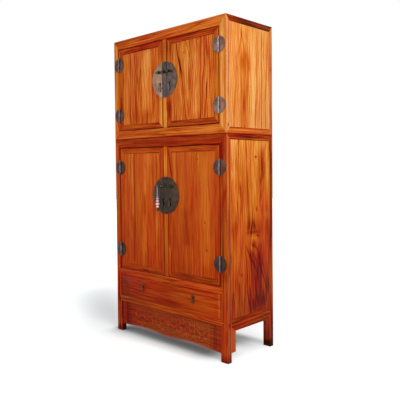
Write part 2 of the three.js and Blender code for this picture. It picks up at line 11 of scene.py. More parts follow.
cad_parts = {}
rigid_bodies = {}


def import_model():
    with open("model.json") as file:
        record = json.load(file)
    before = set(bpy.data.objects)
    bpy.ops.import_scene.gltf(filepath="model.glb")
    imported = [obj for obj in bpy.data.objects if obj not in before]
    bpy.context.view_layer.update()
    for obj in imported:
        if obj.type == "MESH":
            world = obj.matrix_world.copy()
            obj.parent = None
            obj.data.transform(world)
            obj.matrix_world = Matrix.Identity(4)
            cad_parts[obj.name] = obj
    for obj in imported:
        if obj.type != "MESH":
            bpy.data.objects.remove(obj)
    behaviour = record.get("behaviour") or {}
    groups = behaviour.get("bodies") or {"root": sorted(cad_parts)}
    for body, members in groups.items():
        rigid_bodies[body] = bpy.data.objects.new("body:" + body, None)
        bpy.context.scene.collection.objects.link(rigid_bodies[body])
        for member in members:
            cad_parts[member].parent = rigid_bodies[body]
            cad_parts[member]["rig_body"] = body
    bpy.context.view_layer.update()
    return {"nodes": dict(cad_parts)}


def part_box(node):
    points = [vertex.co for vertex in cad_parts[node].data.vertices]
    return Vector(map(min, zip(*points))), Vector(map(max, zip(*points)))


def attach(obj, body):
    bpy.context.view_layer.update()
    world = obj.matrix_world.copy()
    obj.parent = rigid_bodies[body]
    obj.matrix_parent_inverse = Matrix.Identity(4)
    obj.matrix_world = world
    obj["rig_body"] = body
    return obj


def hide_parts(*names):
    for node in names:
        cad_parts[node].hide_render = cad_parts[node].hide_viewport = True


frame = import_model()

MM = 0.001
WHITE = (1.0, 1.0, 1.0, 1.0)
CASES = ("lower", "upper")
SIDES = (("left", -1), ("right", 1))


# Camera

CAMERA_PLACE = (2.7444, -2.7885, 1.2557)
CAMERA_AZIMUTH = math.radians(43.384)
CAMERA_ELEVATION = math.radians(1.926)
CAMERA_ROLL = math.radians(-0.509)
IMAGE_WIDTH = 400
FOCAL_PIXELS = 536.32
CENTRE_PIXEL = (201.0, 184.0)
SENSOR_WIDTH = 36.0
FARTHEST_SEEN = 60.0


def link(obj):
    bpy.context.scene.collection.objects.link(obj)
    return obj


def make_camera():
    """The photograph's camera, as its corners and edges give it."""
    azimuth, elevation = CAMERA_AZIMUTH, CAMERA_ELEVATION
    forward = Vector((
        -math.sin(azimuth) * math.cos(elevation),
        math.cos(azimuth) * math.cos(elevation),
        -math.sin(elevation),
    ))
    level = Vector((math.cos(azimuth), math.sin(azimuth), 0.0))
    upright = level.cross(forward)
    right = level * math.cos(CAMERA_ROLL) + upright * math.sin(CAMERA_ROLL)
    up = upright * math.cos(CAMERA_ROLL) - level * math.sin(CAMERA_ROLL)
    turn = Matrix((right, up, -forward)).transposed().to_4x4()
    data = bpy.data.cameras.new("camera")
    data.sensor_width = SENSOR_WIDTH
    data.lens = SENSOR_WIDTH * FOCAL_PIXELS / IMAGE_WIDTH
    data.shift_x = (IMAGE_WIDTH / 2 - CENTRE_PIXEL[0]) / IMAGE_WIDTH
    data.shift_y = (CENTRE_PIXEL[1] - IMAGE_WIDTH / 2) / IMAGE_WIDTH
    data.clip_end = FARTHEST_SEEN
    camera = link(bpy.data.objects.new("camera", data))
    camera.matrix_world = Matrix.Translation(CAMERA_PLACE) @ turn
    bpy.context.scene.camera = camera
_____
→ Exercise prompt
What is needed is an exact copy of the lines from the start of the listing through the line where "obj.data.transform(world)" sits, please, both end lines included and nothing more.

→ Result for this task
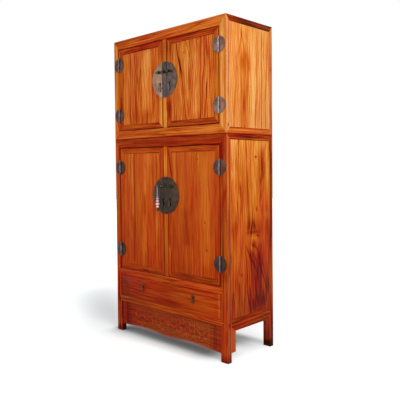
Write part 2 of the three.js and Blender code for this picture. It picks up at line 11 of scene.py. More parts follow.
cad_parts = {}
rigid_bodies = {}


def import_model():
    with open("model.json") as file:
        record = json.load(file)
    before = set(bpy.data.objects)
    bpy.ops.import_scene.gltf(filepath="model.glb")
    imported = [obj for obj in bpy.data.objects if obj not in before]
    bpy.context.view_layer.update()
    for obj in imported:
        if obj.type == "MESH":
            world = obj.matrix_world.copy()
            obj.parent = None
            obj.data.transform(world)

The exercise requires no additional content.